I did it! I finally finished The House of Spirits, a book I've been reading since, oh, October. Pathetic. The weird thing about the book is that it was really good, but it just took me forever to read it! But I loved it! I think the main delay was the whole new full-time job and moving thing. So there was a good two months in there that I wasn't even trying.
Anyway, I'm finally done, and I loved it. I haven't read much of Isabel Allende, except for Zorro. And this one was completely different than Zorro. This book was more of a family epic, starting with the great-grandparents and moving through the years. It reminded me strongly of One Hundred Years of Solitude by Gabriel Garcia Marquez (and not just because they're both Latin American writers). Both were huge, sprawling family epics spanning decades of time. But even more strongly, both of them really emphasized the circuity of life--how in some weird way a child is destined to make the same mistakes as his great-grandfather. It's not something I usually subscribe to, but it makes a really interesting story, and it does make sense in a lot of ways. In Marquez's novel, it's a fatalistic approach that you can't escape it, but Allende takes that view and switches it around to say that people can better themselves despite destiny.

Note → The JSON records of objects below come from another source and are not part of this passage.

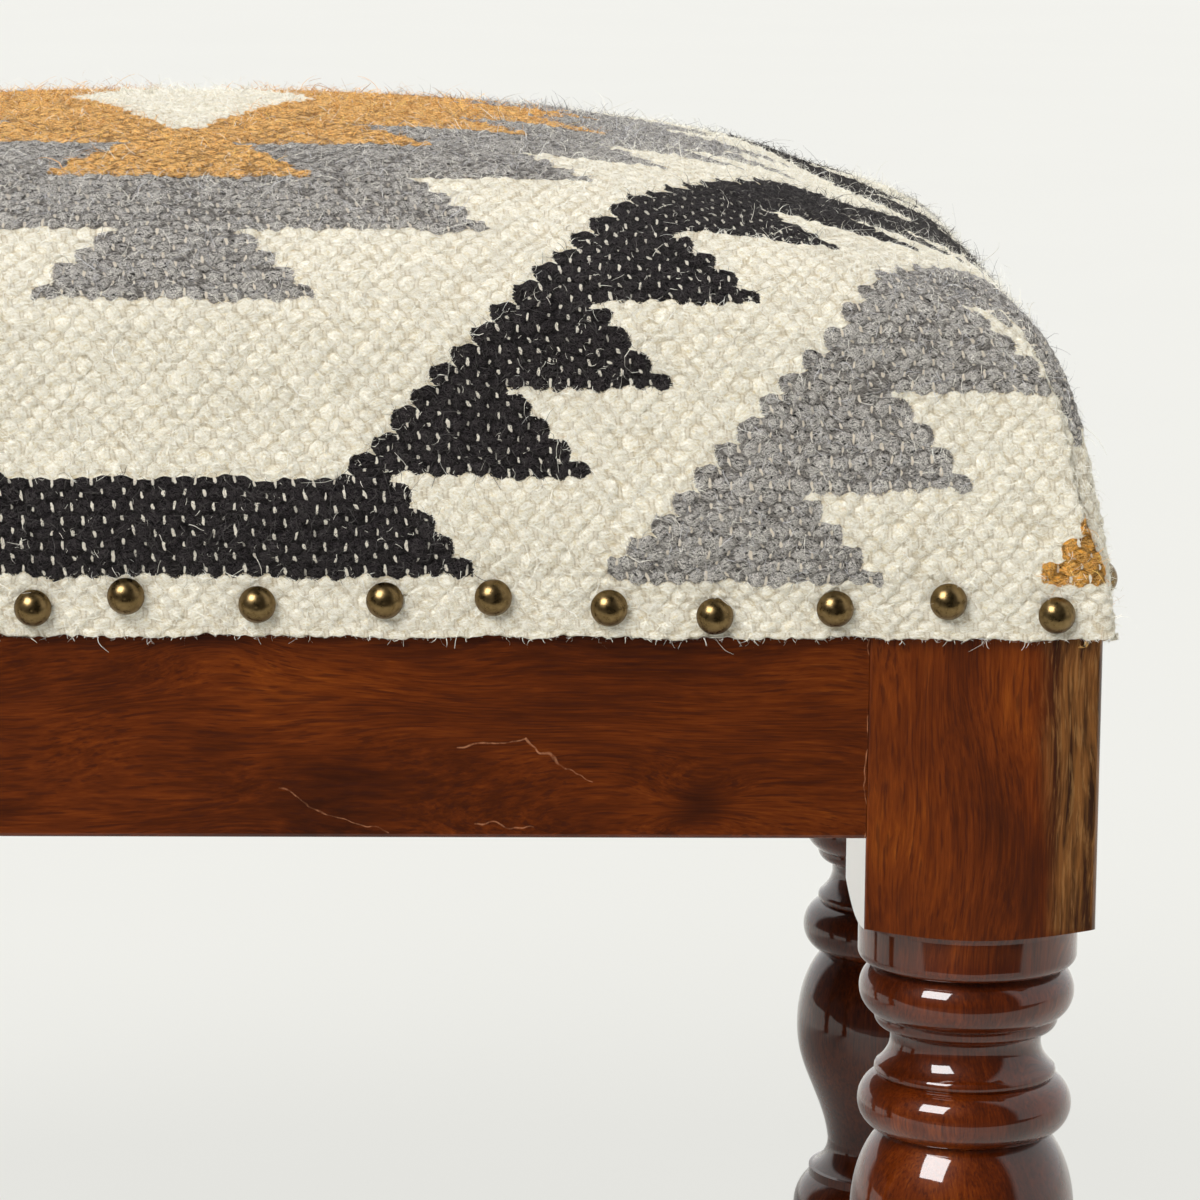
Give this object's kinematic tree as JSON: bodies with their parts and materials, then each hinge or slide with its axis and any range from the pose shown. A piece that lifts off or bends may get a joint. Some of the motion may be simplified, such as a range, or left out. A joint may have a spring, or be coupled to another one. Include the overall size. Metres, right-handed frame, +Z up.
{
  "type": "kilim footstool",
  "caption": "Rectangular footstool: domed padded seat in a flat-woven wool cover held by domed nails, on a joined hardwood frame with turned legs.",
  "frame": {"origin": "middle of the footprint, on the floor", "axes": "+X along the stool's length, to the right seen from its front, +Y from front to back, +Z up"},
  "size_m": [0.6176, 0.3436, 0.457],
  "materials": {
    "polished_wood": "clear gloss varnish over red-brown hardwood",
    "plain_wood": "unfinished sawn wood",
    "plywood": "unfinished plywood",
    "kilim_wool": "thick flat-woven wool, cream ground with black, grey and ochre stepped motifs",
    "foam": "open-cell upholstery foam",
    "wadding": "bonded polyester wadding",
    "antique_brass": "antique brass, domed and polished",
    "zinc_steel": "zinc-plated steel",
    "dust_cloth": "thin black non-woven cloth",
    "glide_nylon": "dark brown nylon"
  },
  "bodies": {
    "root": {"cross_rail": "plain_wood", "deck_screws": "zinc_steel", "dust_cover": "dust_cloth", "dust_cover_staples": "zinc_steel", "foam_pad": "foam", "glide_back_left": "glide_nylon", "glide_back_right": "glide_nylon", "glide_front_left": "glide_nylon", "glide_front_right": "glide_nylon", "glue_blocks": "plain_wood", "kilim_cover": "kilim_wool", "leg_back_left": "polished_wood", "leg_back_right": "polished_wood", "leg_front_left": "polished_wood", "leg_front_right": "polished_wood", "nails_back": "antique_brass", "nails_front": "antique_brass", "nails_left": "antique_brass", "nails_right": "antique_brass", "rail_back": "polished_wood", "rail_front": "polished_wood", "rail_left": "polished_wood", "rail_right": "polished_wood", "seat_deck": "plywood", "wadding": "wadding"}
  },
  "joints": []
}
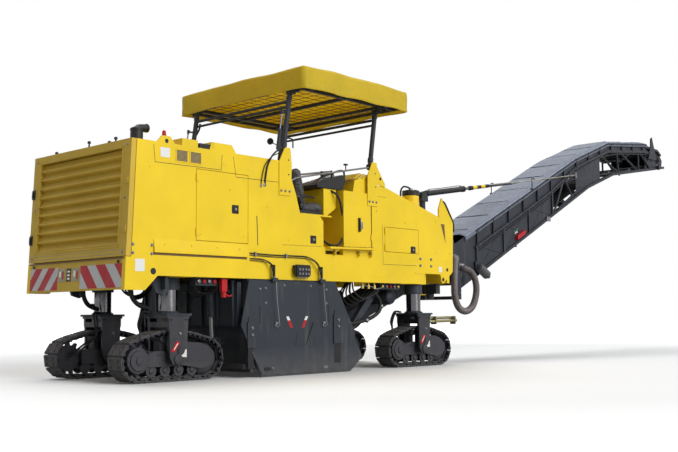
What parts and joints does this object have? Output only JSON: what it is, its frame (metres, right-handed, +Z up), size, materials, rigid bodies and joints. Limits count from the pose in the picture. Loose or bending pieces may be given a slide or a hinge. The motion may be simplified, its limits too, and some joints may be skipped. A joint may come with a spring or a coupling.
{
  "type": "front-loading cold planer",
  "caption": "Road milling machine on crawler tracks with lifting columns, milling drum, open operator's station under a canopy, and a long slewing discharge conveyor.",
  "frame": {"origin": "on the floor under the middle of the machine's overall length, on its centre plane", "axes": "+X forward, from the grille end to the conveyor's head; +Y to the machine's left; +Z up"},
  "size_m": [14.3, 2.4, 4.46],
  "materials": {
    "yellow_paint": "semi-gloss paint",
    "slate_paint": "satin paint",
    "graphite_steel": "rolled and oiled steel",
    "column_steel": "hard chromed column, dark painted yoke",
    "bare_steel": "plated",
    "black_paint": "matt",
    "black_vinyl": "matt vinyl",
    "canopy_cloth": "coated tarpaulin",
    "cover_cloth": "coated cloth"
  },
  "bodies": {
    "root": {"main_frame": "yellow_paint", "rear_bumper": "yellow_paint", "radiator": "graphite_steel", "engine_block": "graphite_steel", "hood_side_right": "yellow_paint", "hood_side_left": "yellow_paint", "hood_roof": "yellow_paint", "hood_front_wall": "yellow_paint", "exhaust_stack": "black_paint", "operator_platform": "yellow_paint", "seat_pedestal": "yellow_paint", "seat_right": "black_vinyl", "seat_left": "black_vinyl", "front_cabinet_right": "yellow_paint", "front_cabinet_left": "yellow_paint", "control_console": "yellow_paint", "front_tank": "yellow_paint", "filler_neck": "yellow_paint", "filler_cap": "black_paint", "front_bulkhead": "yellow_paint", "drum_housing": "slate_paint", "scraper_blade": "slate_paint", "pickup_conveyor": "slate_paint", "canopy_bracket_rear_right": "yellow_paint", "canopy_bracket_rear_left": "yellow_paint", "canopy_bracket_front_right": "yellow_paint", "canopy_bracket_front_left": "yellow_paint"},
    "rear_door": {"rear_grille_door": "yellow_paint"},
    "engine_door_right": {"engine_door_right": "yellow_paint"},
    "engine_door_left": {"engine_door_left": "yellow_paint"},
    "toolbox_door_right": {"toolbox_door_right": "yellow_paint"},
    "toolbox_door_left": {"toolbox_door_left": "yellow_paint"},
    "crawler_rear_right": {"leg_rear_right": "column_steel", "track_frame_rear_right": "graphite_steel", "track_rear_right": "graphite_steel"},
    "crawler_rear_left": {"leg_rear_left": "column_steel", "track_frame_rear_left": "graphite_steel", "track_rear_left": "graphite_steel"},
    "crawler_front_right": {"leg_front_right": "column_steel", "track_frame_front_right": "graphite_steel", "track_front_right": "graphite_steel"},
    "crawler_front_left": {"leg_front_left": "column_steel", "track_frame_front_left": "graphite_steel", "track_front_left": "graphite_steel"},
    "milling_drum": {"milling_drum": "graphite_steel"},
    "side_plate_right": {"side_plate_right": "slate_paint"},
    "side_plate_left": {"side_plate_left": "slate_paint"},
    "conveyor_slew": {"conveyor_slew_frame": "slate_paint"},
    "discharge_conveyor": {"discharge_conveyor_frame": "slate_paint", "conveyor_cover": "cover_cloth"},
    "suspension_barrel": {"suspension_barrel": "black_paint"},
    "suspension_rod": {"suspension_rod": "bare_steel"},
    "canopy_posts_rear": {"canopy_posts_rear": "slate_paint"},
    "canopy": {"canopy_frame": "slate_paint", "canopy_cover": "canopy_cloth"},
    "canopy_posts_front": {"canopy_posts_front": "slate_paint"}
  },
  "joints": [
    {"name": "rear_door_swing", "type": "hinge", "parent": "root", "child": "rear_door", "pos_m": [-7.0383, 0.9843, 2], "axis": [-0.045, 0, -0.999], "range_deg": [0, 110]},
    {"name": "engine_door_right_swing", "type": "hinge", "parent": "root", "child": "engine_door_right", "pos_m": [-6.22, -0.9843, 1.95], "axis": [0, 0, -1], "range_deg": [0, 100]},
    {"name": "toolbox_door_right_swing", "type": "hinge", "parent": "root", "child": "toolbox_door_right", "pos_m": [-2.99, -0.9843, 1.73], "axis": [0, 0, -1], "range_deg": [0, 100]},
    {"name": "engine_door_left_swing", "type": "hinge", "parent": "root", "child": "engine_door_left", "pos_m": [-6.22, 0.9843, 1.95], "axis": [0, 0, 1], "range_deg": [0, 100]},
    {"name": "toolbox_door_left_swing", "type": "hinge", "parent": "root", "child": "toolbox_door_left", "pos_m": [-2.99, 0.9843, 1.73], "axis": [0, 0, 1], "range_deg": [0, 100]},
    {"name": "steer_rear_right", "type": "hinge", "parent": "root", "child": "crawler_rear_right", "pos_m": [-6.338, -0.64, 0.8], "axis": [0, 0, 1], "range_deg": [-25, 25]},
    {"name": "steer_rear_left", "type": "hinge", "parent": "root", "child": "crawler_rear_left", "pos_m": [-6.338, 0.64, 0.8], "axis": [0, 0, 1], "range_deg": [-25, 25]},
    {"name": "steer_front_right", "type": "hinge", "parent": "root", "child": "crawler_front_right", "pos_m": [-2.19, -0.815, 0.8], "axis": [0, 0, 1], "range_deg": [-25, 25]},
    {"name": "steer_front_left", "type": "hinge", "parent": "root", "child": "crawler_front_left", "pos_m": [-2.19, 0.815, 0.8], "axis": [0, 0, 1], "range_deg": [-25, 25]},
    {"name": "drum_spin", "type": "hinge", "parent": "root", "child": "milling_drum", "pos_m": [-4.51, 0, 0.452], "axis": [0, 1, 0], "continuous": true},
    {"name": "side_plate_right_lift", "type": "slide", "parent": "root", "child": "side_plate_right", "axis": [0, 0, 1], "range_m": [0, 0.15]},
    {"name": "side_plate_left_lift", "type": "slide", "parent": "root", "child": "side_plate_left", "axis": [0, 0, 1], "range_m": [0, 0.15]},
    {"name": "conveyor_slew", "type": "hinge", "parent": "root", "child": "conveyor_slew", "pos_m": [-0.9, 0, 1.04], "axis": [0, 0, 1], "range_deg": [-30, 30]},
    {"name": "conveyor_lift", "type": "hinge", "parent": "conveyor_slew", "child": "discharge_conveyor", "pos_m": [-0.63, 0, 1.33], "axis": [0, -1, 0], "range_deg": [-20, 4]},
    {"name": "suspension_tilt", "type": "hinge", "parent": "conveyor_slew", "child": "suspension_barrel", "pos_m": [-0.9, 0, 2.62], "axis": [0, -1, 0], "range_deg": [-20, 5]},
    {"name": "suspension_extend", "type": "slide", "parent": "suspension_barrel", "child": "suspension_rod", "axis": [0.9865, 0, 0.1636], "range_m": [-0.1, 0.46]},
    {"name": "canopy_fold", "type": "hinge", "parent": "root", "child": "canopy_posts_rear", "pos_m": [-4.82, 0, 2.7], "axis": [0, -1, 0], "range_deg": [0, 80]},
    {"name": "canopy_level", "type": "hinge", "parent": "canopy_posts_rear", "child": "canopy", "pos_m": [-4.7, 0, 3.475], "axis": [0, -1, 0], "range_deg": [-80, 0]},
    {"name": "canopy_front_fold", "type": "hinge", "parent": "canopy", "child": "canopy_posts_front", "pos_m": [-3.08, 0, 3.475], "axis": [0, -1, 0], "range_deg": [0, 80]}
  ],
  "couplings": [
    {"joint": "steer_front_left", "follows": "steer_front_right", "ratio": 1},
    {"joint": "steer_rear_left", "follows": "steer_rear_right", "ratio": 1},
    {"joint": "suspension_tilt", "follows": "conveyor_lift", "ratio": 0.94},
    {"joint": "suspension_extend", "follows": "conveyor_lift", "m_per_rad": -1.29},
    {"joint": "canopy_level", "follows": "canopy_fold", "ratio": -1},
    {"joint": "canopy_front_fold", "follows": "canopy_fold", "ratio": 1}
  ]
}
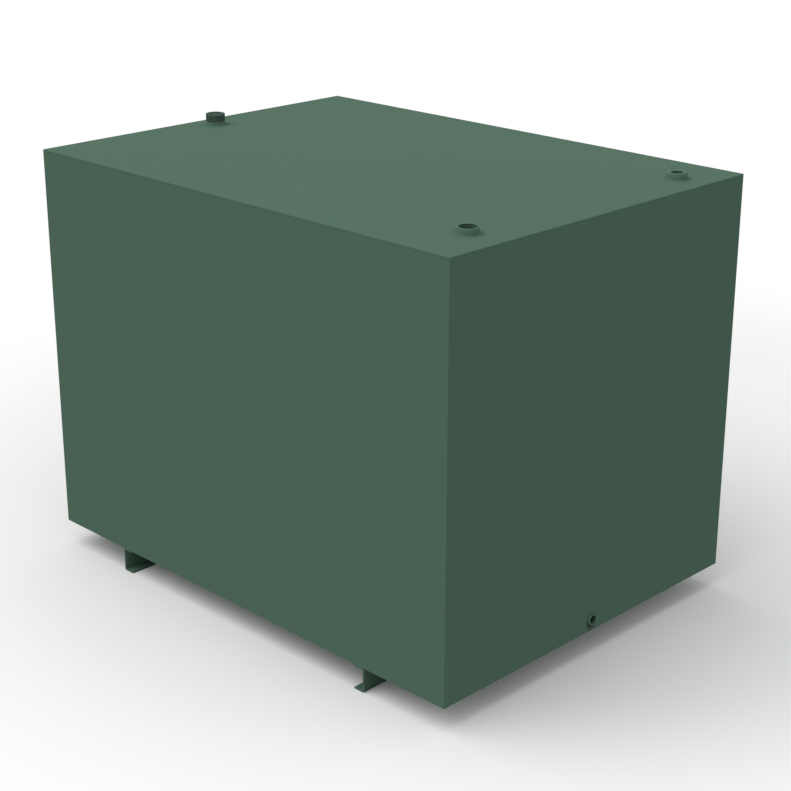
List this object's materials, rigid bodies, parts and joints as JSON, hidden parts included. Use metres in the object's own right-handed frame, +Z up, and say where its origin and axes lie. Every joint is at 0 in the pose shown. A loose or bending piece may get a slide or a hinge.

In The House of Spirits Allende does an amazing job of foreshadowing--I've never read a book with so much of it! She'll tell you then end of someone's story as she's introducing them, in a way you barely even realize, and it only hits you later how momentous that revelation is. For example, when Amanda tells her brother she'd die for him, Allende writes, "she did not know then that one day she would have to." It creates this amazing circle where you're always being reminded that it's a bigger story than the small section you're reading now. And every foreshadowed event actually happens--no hint is left at the end, and you see this huge story come together.
The book almost blew my mind because of the detailed and bloody story of a political coup. She never mentions the country in the book, but a quick internet search (I admit: Wikipedia) pointed me to Chile in the 1970s. I had no idea of the tumultuous, bloody politics the country went through (probably because the CIA had a small role in that, and they don't really want to spread that around).
And lastly, I love the characters of Clara, Blanca, and Alba (mother, daughter, and grand-daughter), who are shown from a woman's point of view, and therefore strong and real.